Le contrattazioni sul fondo sono ancora in alto mare, ma secondo molti osservatori Durban è una buona occasione per iniziare a discuterne e per sfruttare l’occasione del meeting. Probabilmente prima della fine del prossimo anno e della prossima conferenza non sarà deciso nulla di preciso in tema. La speranza è che venga trovato almeno un accordo di massima sulle regole per gestire il fondo.

La conferenza di Durban non è comunque iniziata sotto i migliori auspici. La settimana scorsa sono state rese pubbliche circa cinquemila email della Climatic Research Unit (CRU) della University of East Anglia. Nei documenti, la cui provenienza non può essere del tutto verificata, si parla della manipolazione di alcuni dati per aumentare l’impatto delle ricerche scientifiche sul cambiamento climatico al fine di ottenere una risposta più pronta e incisiva da parte dei governi. Gli estratti fino a ora circolati sono stati presi fuori contesto per gettare discredito sugli studi legati al global warming, spiegano i ricercatori coinvolti.

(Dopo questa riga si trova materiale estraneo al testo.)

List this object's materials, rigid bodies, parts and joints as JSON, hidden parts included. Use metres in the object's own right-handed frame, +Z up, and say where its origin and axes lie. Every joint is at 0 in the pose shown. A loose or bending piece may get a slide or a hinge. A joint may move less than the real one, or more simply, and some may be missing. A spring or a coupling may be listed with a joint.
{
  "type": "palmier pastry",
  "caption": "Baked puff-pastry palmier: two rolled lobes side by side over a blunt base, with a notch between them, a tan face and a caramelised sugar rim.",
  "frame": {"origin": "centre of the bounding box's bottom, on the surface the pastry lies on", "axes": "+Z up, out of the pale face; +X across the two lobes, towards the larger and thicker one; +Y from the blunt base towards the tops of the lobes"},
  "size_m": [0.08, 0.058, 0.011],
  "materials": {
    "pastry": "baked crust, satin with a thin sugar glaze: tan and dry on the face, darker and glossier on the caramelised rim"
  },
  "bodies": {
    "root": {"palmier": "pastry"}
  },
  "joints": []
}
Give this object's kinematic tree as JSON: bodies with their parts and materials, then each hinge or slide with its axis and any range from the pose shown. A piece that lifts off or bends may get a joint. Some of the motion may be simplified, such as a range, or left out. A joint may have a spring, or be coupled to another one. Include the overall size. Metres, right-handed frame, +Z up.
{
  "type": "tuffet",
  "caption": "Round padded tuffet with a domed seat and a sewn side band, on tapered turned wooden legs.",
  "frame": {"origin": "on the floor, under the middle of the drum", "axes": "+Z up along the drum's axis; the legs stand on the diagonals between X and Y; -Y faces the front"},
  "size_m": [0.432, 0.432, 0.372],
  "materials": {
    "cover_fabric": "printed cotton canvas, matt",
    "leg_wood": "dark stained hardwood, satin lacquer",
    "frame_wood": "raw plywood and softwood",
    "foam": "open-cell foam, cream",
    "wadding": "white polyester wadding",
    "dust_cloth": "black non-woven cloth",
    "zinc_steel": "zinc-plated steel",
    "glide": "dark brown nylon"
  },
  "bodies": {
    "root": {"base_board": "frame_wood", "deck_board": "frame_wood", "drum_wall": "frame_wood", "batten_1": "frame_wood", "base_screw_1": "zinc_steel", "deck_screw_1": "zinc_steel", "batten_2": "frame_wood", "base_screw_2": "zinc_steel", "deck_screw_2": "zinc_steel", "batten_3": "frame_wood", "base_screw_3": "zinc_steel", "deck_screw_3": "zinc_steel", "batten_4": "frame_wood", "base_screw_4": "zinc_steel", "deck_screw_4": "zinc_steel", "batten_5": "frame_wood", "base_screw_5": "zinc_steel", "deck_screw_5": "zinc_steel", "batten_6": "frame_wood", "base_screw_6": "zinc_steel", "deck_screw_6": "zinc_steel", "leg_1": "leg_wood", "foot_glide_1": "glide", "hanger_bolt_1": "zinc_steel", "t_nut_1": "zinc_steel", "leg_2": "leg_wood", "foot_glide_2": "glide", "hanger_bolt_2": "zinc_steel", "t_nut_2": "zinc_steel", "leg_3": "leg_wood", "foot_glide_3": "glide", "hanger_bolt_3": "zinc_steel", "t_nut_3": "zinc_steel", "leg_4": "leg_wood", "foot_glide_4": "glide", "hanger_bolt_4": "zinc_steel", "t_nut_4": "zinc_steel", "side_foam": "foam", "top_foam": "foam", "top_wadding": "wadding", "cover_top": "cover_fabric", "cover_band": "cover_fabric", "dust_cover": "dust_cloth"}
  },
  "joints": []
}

Le modalità e la tempistica del rilascio dei documenti ricordano molto da vicino la diffusione delle email del 2009, che portò al cosiddetto Climategate. I detrattori delle teorie sul cambiamento climatico utilizzarono quel materiale per screditare le ricerche, pochi giorni prima dell’avvio della conferenza sul clima di Copenhagen. Nel Regno Unito vennero avviate tre inchieste e nel 2010 si giunse alla conclusione che i ricercatori della CRU non avevano manipolato i dati.